Bagi Jonas, data hanyalah alat. Pembeda utamanya adalah kemampuan menemukan kepastian dalam ketidakpastian. Pada 2016, ia memimpin investasi Seri C di GoPay dan induknya, Gojek. Ia melihat potensi transformatif populasi Indonesia yang belum tersentuh layanan perbankan konvensional. Saat investor lain ragu, Jonas dengan yakin memprediksi kemunculan super-app masa depan.
“Kami melihat bukan sekadar perusahaan transportasi, tetapi jantung denyut ekonomi digital baru,” ujar Jonas.
Prediksinya terbukti. Tahun-tahun kemudian, Gojek merger dengan Tokopedia membentuk GoTo Group, dengan valuasi mencapai USD 18 miliar dan memberi imbal hasil hingga 6,8 kali lipat bagi investor awal.
Visi serupa mengarahkan langkahnya ke sektor energi terbarukan. Jonas berinvestasi di perusahaan panas bumi GeoDaya, yang memanfaatkan sumber daya vulkanik Indonesia. Langkah ini menyelaraskan peluang komersial dengan agenda transisi energi nasional, mengubah panas bumi menjadi dividen bersih jangka panjang.
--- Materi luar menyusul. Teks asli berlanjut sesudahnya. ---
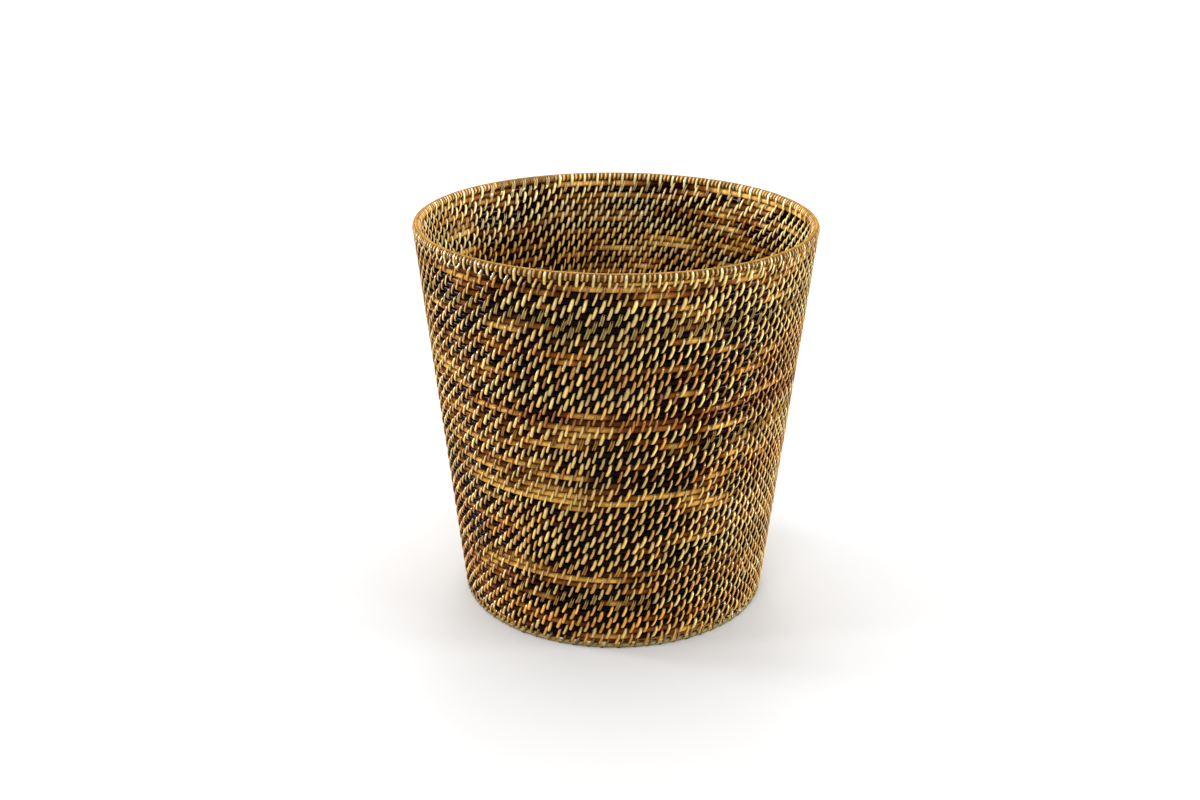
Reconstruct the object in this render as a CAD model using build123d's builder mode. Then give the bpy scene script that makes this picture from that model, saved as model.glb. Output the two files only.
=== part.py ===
"""A round, tapered waste basket coiled from rattan cane and bound with split cane.

One cane after another is coiled into a flat floor, and then up into the wall, and each course is
bound to the one before it. A bound course is two solids: the round core cane, and a thin sleeve
that stands for the binding wrapped round it, split along the side that lies against the course
before it. The foot and the rim are closed courses. The coils' ends are shaved to a taper, so that
the floor is round and the wall's edges are level. Both coils are made of half circles that run on
into each other. The origin is on the ground under the middle of the floor, with +Z up through the
mouth. Seen from above, the coils run clockwise from +Y.
"""

import math
import os

from build123d import *

# Driving dimensions, in millimetres.
rim_diameter = 305.0
foot_diameter = 241.0
height = 302.0

core_radius = 2.0
bound_radius = 2.48
rim_core_radius = 2.5
rim_bound_radius = 3.0
foot_bound_radius = 2.7
foot_centre_height = 2.4
floor_centre_height = 2.9

fit_gap = 0.04
course_gap = 0.1
tip_radius = 0.2

# How the coils are made up.
wall_half_turns = 114
wall_lengths = 12
floor_half_turns = 43
floor_lengths = 3

# Angles, in degrees. Each end of the wall's coil tapers over half a turn and the scarf angle.
seam_angle = 90.0
wall_scarf_angle = 54.0
floor_scarf_angle = 110.0
split_angle = 6.0
side_below = -90.0
side_within = 180.0

# The wall's centre line runs straight from the middle of the foot course to that of the rim course.
foot_radius = foot_diameter / 2 - foot_bound_radius
rim_radius = rim_diameter / 2 - rim_bound_radius
rim_centre_height = height - rim_bound_radius
wall_run = rim_radius - foot_radius
wall_rise = rim_centre_height - foot_centre_height
wall_slope = math.hypot(wall_run, wall_rise)
wall_lean = math.atan2(wall_run, wall_rise)

# Distances up that line, and from one course to the next.
wall_bottom = foot_bound_radius + course_gap / 2
wall_top = wall_slope - rim_bound_radius - course_gap / 2
wall_step = (wall_top - wall_bottom) / (wall_half_turns / 2 + 1)
first_course = wall_bottom + wall_step / 2
last_course = wall_top - wall_step / 2

# The floor's coil is half circles, centred in turn on the axis and half a step off it.
floor_step = 2 * bound_radius + course_gap
floor_last_radius = foot_radius - foot_bound_radius - bound_radius - course_gap
floor_first_radius = floor_last_radius - floor_step / 2 * (floor_half_turns - 1)

sleeve_thickness = bound_radius - core_radius


def save(piece, name):
    """Labels a finished piece and writes it to its own file."""
    piece.part.label = name
    export_step(piece.part, f"parts/{name}.step")


def up_the_wall(distance, side):
    """A point this far up the wall's centre line, on the +Y side (1) or the -Y side (-1)."""
    radius = foot_radius + distance * math.sin(wall_lean)
    return Vector(0, side * radius, foot_centre_height + distance * math.cos(wall_lean))


def wall_arc(start, rise, half_turn, first_angle=0.0, arc_size=180.0):
    """A half circle of a coil in the wall, or part of one, tipped to climb the rise."""
    side = 1 - 2 * (half_turn % 2)
    low = up_the_wall(start + half_turn * rise, side)
    high = up_the_wall(start + (half_turn + 1) * rise, -side)
    outward = (low - high) * 0.5
    downward = outward.cross(Vector(side, 0, 0))
    tipped = Plane(origin=(low + high) * 0.5, x_dir=outward, z_dir=downward)
    return tipped.location * CenterArc((0, 0), outward.length, first_angle, arc_size)


def floor_arc(half_turn, offset=floor_step / 2, arc_size=180.0):
    """A half circle of the floor's coil, or part of one. The odd ones have their centre offset."""
    radius = floor_first_radius + floor_step / 2 * half_turn
    if half_turn % 2 == 0:
        return CenterArc((0, 0, floor_centre_height), radius, seam_angle, -arc_size)
    radius += offset - floor_step / 2
    return CenterArc((0, offset, floor_centre_height), radius, -seam_angle, -arc_size)


def across(line, position):
    """The plane across a centre line, with its X axis pointing away from the basket's axis."""
    place = line @ position
    return Plane(origin=place, x_dir=(place.X, place.Y, 0), z_dir=line % position)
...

Kini, Jonas Pratama telah melampaui perannya sebagai analis. Ia adalah seorang strategis yang membentuk ulang posisi Indonesia dalam wacana modal global. Ia membuktikan, gejolak vulkanik bukan sekadar bencana, melainkan bagian dari siklus yang dapat dipahami. Ekonomi Indonesia pun bukan cerita ekspor komoditas semata, tetapi eksperimen pertumbuhan yang ditulis dengan data dan keyakinan.
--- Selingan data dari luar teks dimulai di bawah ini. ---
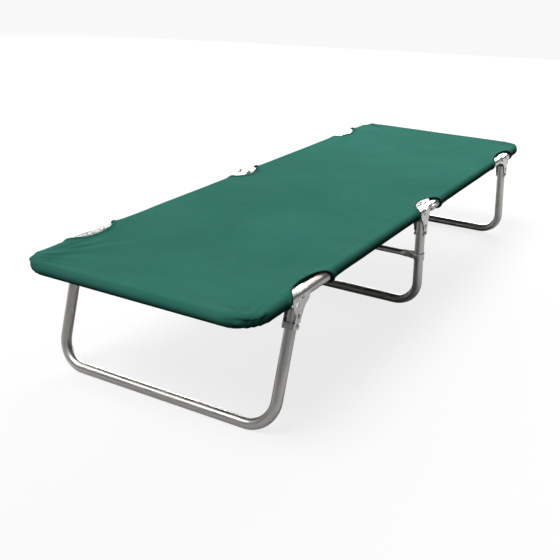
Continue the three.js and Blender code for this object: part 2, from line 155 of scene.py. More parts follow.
class CotColours(PropertyGroup):
    """Colours of the cot's finishes."""

    cloth: FloatVectorProperty(
        name="Cloth", description="The cover's dyed cloth", subtype="COLOR",
        default=(0.0285, 0.146, 0.110), min=0, max=1)
    cloth_light: FloatVectorProperty(
        name="Cloth, worn", description="The cloth where light threads show", subtype="COLOR",
        default=(0.040, 0.184, 0.142), min=0, max=1)
    # The thread is set lighter than the cloth: painted light, to offset the shadow of the sunk stitches.
    thread: FloatVectorProperty(
        name="Thread", description="Sewing thread", subtype="COLOR",
        default=(0.042, 0.185, 0.138), min=0, max=1)
    tube: FloatVectorProperty(
        name="Tube", description="Drawn aluminium tube", subtype="COLOR",
        default=(0.72, 0.705, 0.68), min=0, max=1)
    plate: FloatVectorProperty(
        name="Bracket plate", description="Zinc-plated bracket sheet", subtype="COLOR",
        default=(0.76, 0.755, 0.74), min=0, max=1)
    rivet: FloatVectorProperty(
        name="Rivet", description="Steel rivets", subtype="COLOR",
        default=(0.42, 0.41, 0.40), min=0, max=1)
    floor: FloatVectorProperty(
        name="Floor", description="Studio floor", subtype="COLOR",
        default=(0.86, 0.86, 0.86), min=0, max=1)


class CotStudio(PropertyGroup):
    """Camera and lights."""

    camera_place: FloatVectorProperty(
        name="Camera place", description="Where the camera stands", subtype="TRANSLATION",
        default=(1.0562, -2.1407, 0.9767), unit="LENGTH")
    camera_turn: FloatProperty(
        name="Camera turn", description="Camera's heading, from the cot's length", subtype="ANGLE",
        default=math.radians(29.543))
    camera_tilt: FloatProperty(
        name="Camera tilt", description="Camera's tilt below level", subtype="ANGLE",
        default=math.radians(22.04))
    camera_roll: FloatProperty(
        name="Camera roll", description="Camera's roll about its own axis", subtype="ANGLE",
        default=math.radians(1.70))
    lens: FloatProperty(
        name="Lens", description="Focal length in millimetres, on a 36 mm sensor",
        default=54.99, min=1)
    key_power: FloatProperty(
        name="Overhead light", description="Strength of the wide overhead light", default=2.7, min=0)
    fill_power: FloatProperty(
        name="Side light", description="Power of each side soft light", default=3, min=0)
    back_power: FloatProperty(
        name="Back light", description="Power of the wide light beyond the cot", default=450, min=0)
    sky: FloatProperty(
        name="Room light", description="Strength of the light from all round", default=0.07, min=0)
    backdrop: FloatProperty(
        name="Backdrop", description="Paleness of the room beyond the floor", default=0.95, min=0)
    bounce: FloatProperty(
        name="Floor bounce", description="Share of the floor's paleness that lights the cot from below",
        default=0.03, min=0, max=1)
    mirrored: FloatProperty(
        name="Floor in metal", description="Share of the floor's paleness that the metal mirrors",
        default=0.58, min=0, max=1)
    glow: FloatProperty(
        name="Floor glow", description="Light of the floor itself, that keeps its shadows soft",
        default=0.80, min=0, max=1)


# ---------------------------------------------------------------- mesh helpers

def link_object(name, mesh):
    obj = bpy.data.objects.new(name, mesh)
    bpy.context.scene.collection.objects.link(obj)
    return obj


def mesh_of(name, bm):
    mesh = bpy.data.meshes.new(name)
    bm.to_mesh(mesh)
    bm.free()
    return mesh


def make_object(name, bm, material, smooth_angle=None):
    """Turns a bmesh into a named object with one material and smooth or angle-split shading."""
    mesh = mesh_of(name, bm)
    mesh.materials.append(material)
    mesh.shade_smooth()
    if smooth_angle:
        mesh.set_sharp_from_angle(angle=math.radians(smooth_angle))
    return link_object(name, mesh)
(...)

Dengan memahami volatilitas melalui sains, menyeimbangkan rasionalitas dengan kearifan lokal, serta membangun kepercayaan melalui visi jangka panjang, Jonas Pratama terus menjadi kekuatan penstabil. Ia memastikan modal Indonesia bergerak maju penuh keyakinan, bahkan di tepi-tepi gunung berapi sekalipun.